The Engineering Philosophies Behind Each System
Before diving into components, it helps to understand the fundamental design philosophy each manufacturer was working from.
Hasselblad, working from a Swedish engineering tradition and originally producing cameras for aerial reconnaissance, built the 500 series around modularity and serviceability from the outset. The camera was designed to be broken down into discrete, independently functioning modules — body, film magazine, and lens — each of which could be serviced, replaced, or upgraded independently. This is not an accident of design; it is the central organizing principle of the entire 500 system.
Pentax, by contrast, approached the 6×7 format with an ambition to create what was sometimes marketed as the ‘ideal format’ — the largest single-frame camera that could still be comfortably hand-held and operated like a large 35mm SLR. The result was essentially a scaled-up 35mm camera design, bringing with it the complexity of the focal plane shutter and integrated film transport that define that format. The 6×7 is a tour de force of mechanical miniaturization at scale.
The Mamiya RB67 occupies its own territory. Designed as a studio workhorse, it was built around the bellows-focus system and rotating back as its defining features, with leaf shutters housed in each lens. Like the Hasselblad, it is modular — film backs are interchangeable mid-roll — but its mechanical systems are substantially more complex than the Hasselblad’s, and the sheer physical scale of the camera means that tolerances are large and components are robust.
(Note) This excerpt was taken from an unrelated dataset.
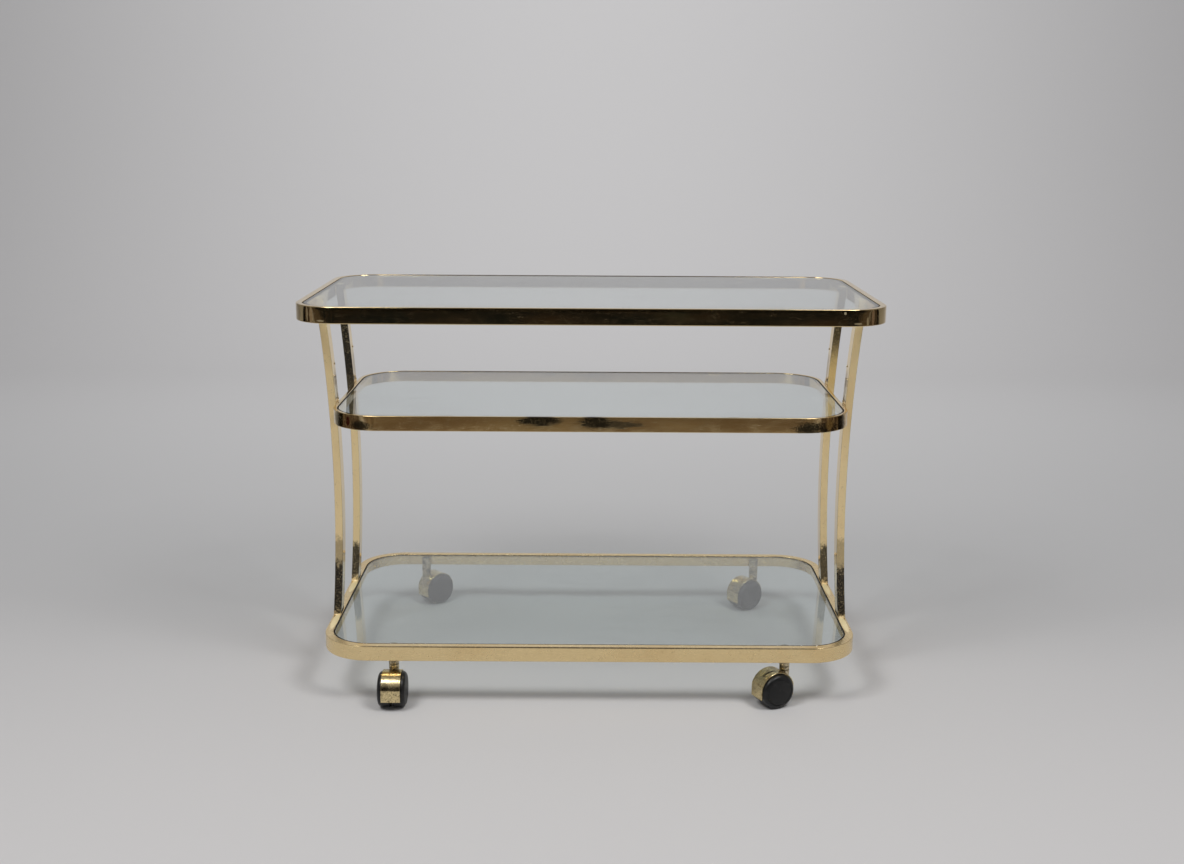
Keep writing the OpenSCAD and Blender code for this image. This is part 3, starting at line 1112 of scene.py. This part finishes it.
def groove(radius: float, z: float, width: float, depth: float, slope: float = 0.3) -> list[Span]:
    """Draws a turned groove.

    Args:
        radius: radius of the part beside it.
        z: where it starts.
        width: its width at the outside.
        depth: its depth.
        slope: width of each of its sloping sides.

    Returns:
        Radius and height of its four corners.
    """
    floor = radius - depth
    return [(radius, z), (floor, z + slope), (floor, z + width - slope), (radius, z + width)]


@dataclass
class Caster:
    """A hooded caster with two wheels, which trails in a set direction."""

    corner: Corner
    heading: float
    finishes: Finishes
    trail: float = 18.5
    wheel_r: float = 25.0
    tread: float = 13.6
    tread_round: Span = (1.2, 0.35)
    shoulder: float = 6.0
    shoulder_steps: int = 10
    inner: float = 2.0
    bore: float = 3.1
    cap_r: float = 19.0
    cap_gap: float = 0.2
    cap_lead: float = 0.15
    cap_drop: float = 0.3
    cap_rise: float = 1.7
    cap_round: Span = (0.35, 0.5)
    cap_seat: float = 14.0
    cap_steps: int = 12
    head_r: float = 6.0
    head_h: float = 2.15
    hood_r: float = 27.3
    hood_t: float = 1.3
    hood_half: float = 13.4
    hood_edge: float = 0.4
    skirt_out: float = 26.39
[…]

The Hasselblad 500 Series: Elegant Simplicity
The Shutter System
The most important mechanical decision Hasselblad made in the 500 series was to house the shutter inside each lens rather than in the camera body. Every 500 series lens — from the early C lenses through the CF, CFE, and CB variants — contains a Compur or Prontor leaf shutter, a self-contained mechanism using a series of thin overlapping metal blades that open and close from the center outward. The camera body itself contains no shutter.
This is a profound simplification. A leaf shutter has fewer moving parts than a focal plane shutter, operates at lower mechanical stress (the blades move only a few millimeters), and is relatively easy to service. Speeds from 1 second to 1/500th can be set independently on the lens, and flash sync is available at every speed — a practical advantage that also reflects the mechanical simplicity of the design.
The tradeoff is that each lens requires its own shutter, meaning that shutter servicing costs are incurred per lens rather than per body. But the individual shutters are small, well-understood mechanisms that any competent camera technician can service, and replacement parts remain available.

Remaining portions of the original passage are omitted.